Et puis le document officiel du ministère de la Transition écologique reconnait lui-même implicitement que les ZFE pourraient ne pas servir à grand-chose puisqu’il se félicite que «la qualité de l’air s’améliore progressivement depuis plusieurs décennies avec une réduction de 60 % des émissions de dioxyde d’azote (NO2) entre 2000 et 2021 et de 53 % sur les particules fines entre 2000 et 2021».

Car si la circulation routière a un impact évident sur la qualité de l’air, elle n’est qu’un élément parfois relativement marginal, notamment dans les émissions de particules fines. Ces dernières voyagent sur des centaines voire des milliers de kilomètres. Cela avait été démontré de façon éclatante en 2020 pendant les périodes de confinement… et passé sous silence. Il y avait eu en 2020 trois périodes d’alerte aux particules fines en région Ile-de-France dont deux pendant des périodes de confinement marquées par une diminution considérable de la circulation automobile…

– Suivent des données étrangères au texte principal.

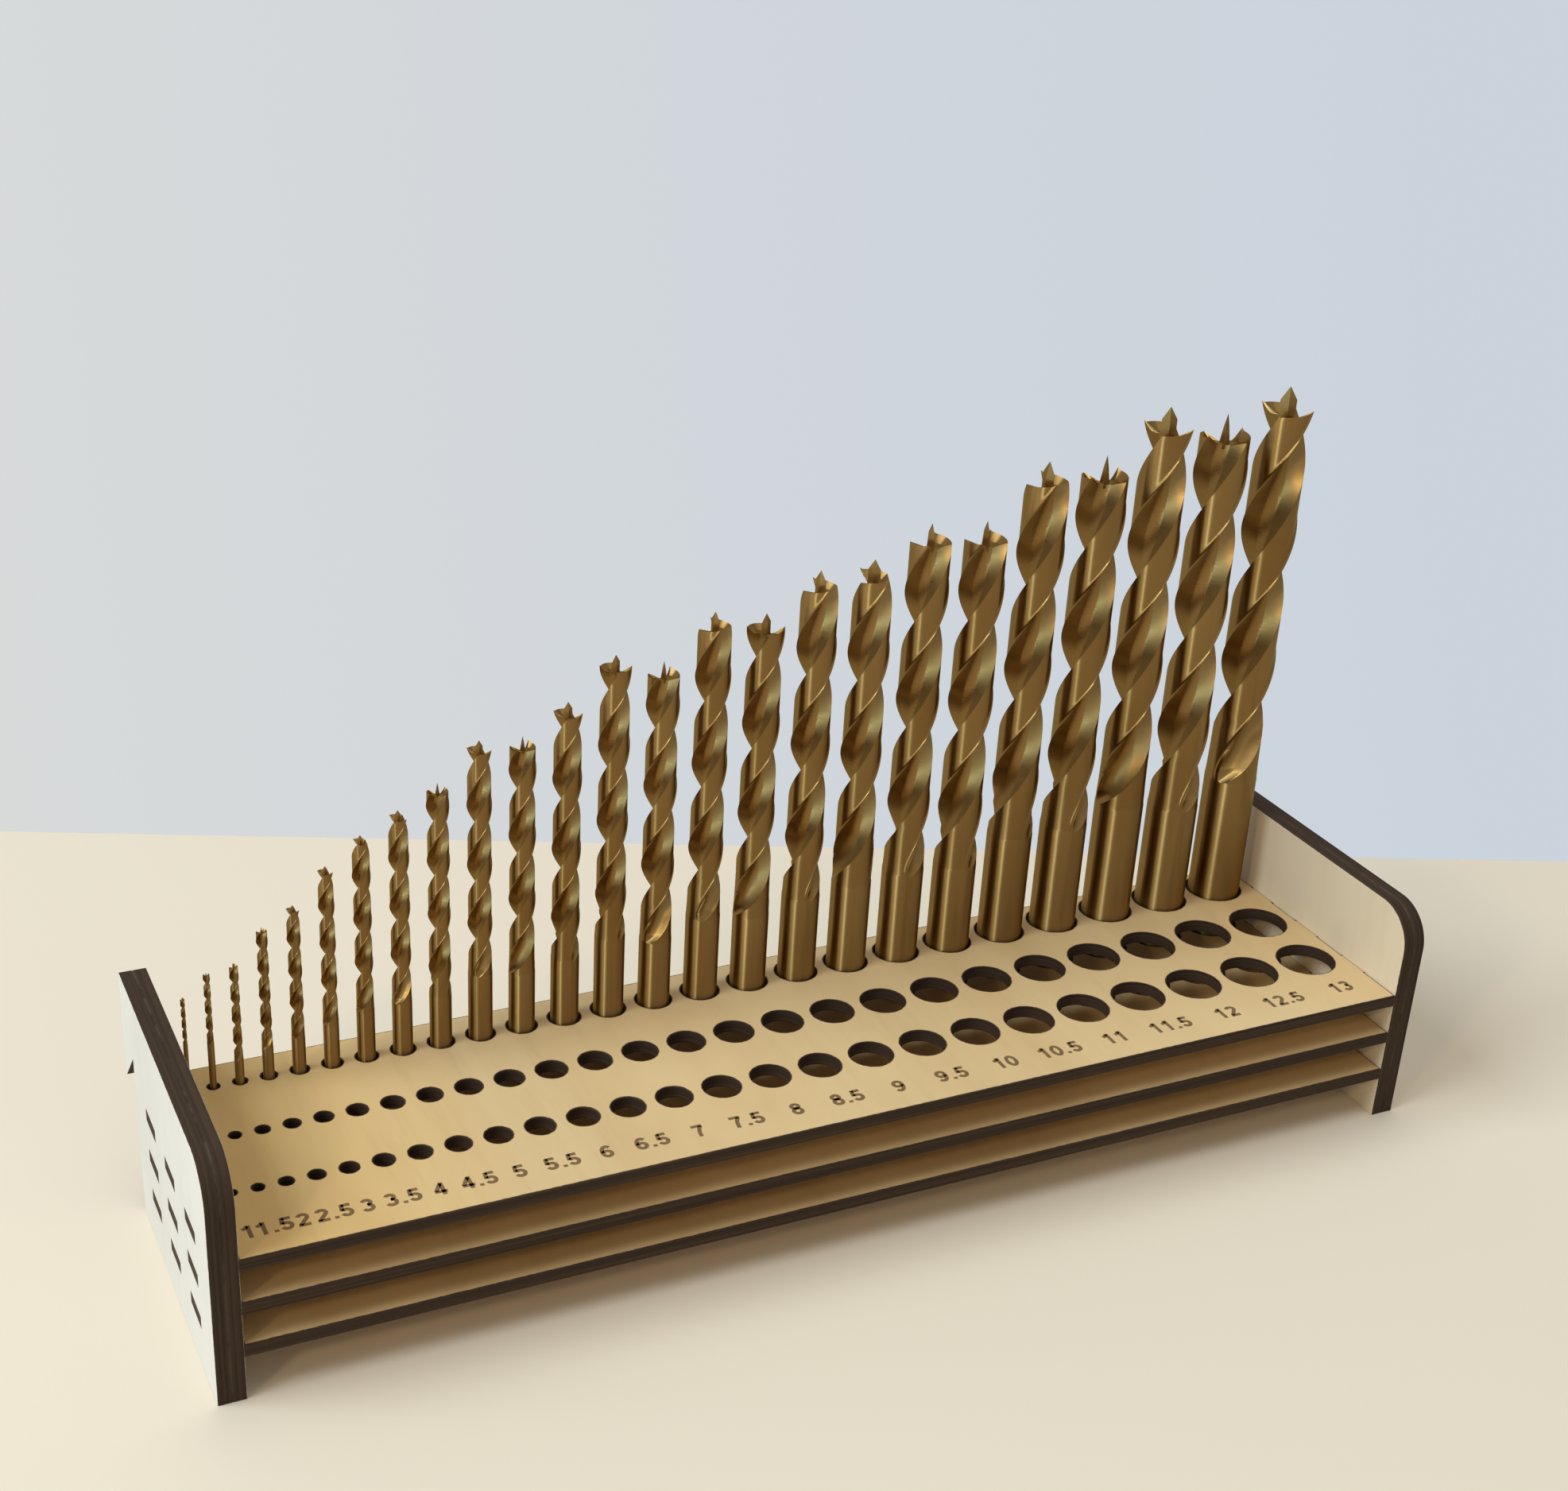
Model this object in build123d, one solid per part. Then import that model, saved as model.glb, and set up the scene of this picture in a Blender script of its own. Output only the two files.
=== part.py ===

La FEDA (Fédération de la distribution automobile) et l’Association 40 millions d’automobilistes se félicitent du recul du gouvernement mais  estiment que «de nombreux efforts restent à faire pour rendre les ZFE socialement acceptables». Pierre Chasseray, délégué général de l’association de 40 millions d’automobilistes souligne qu’il ne faut pas oublier «ces usagers qui n’ont que leur vieux véhicule pour se déplacer et ne peuvent pas en changer, faute de moyens financiers. Des solutions doivent être trouvées pour qu’ils ne soient pas exclus des métropoles». A ce titre, il soutient la proposition de Philippe Tabarot, rapporteur de la mission flash du Sénat sur l’acceptabilité des ZFE, qui réclame de créer une dérogation pour les véhicules passant avec succès le test pollution du contrôle technique.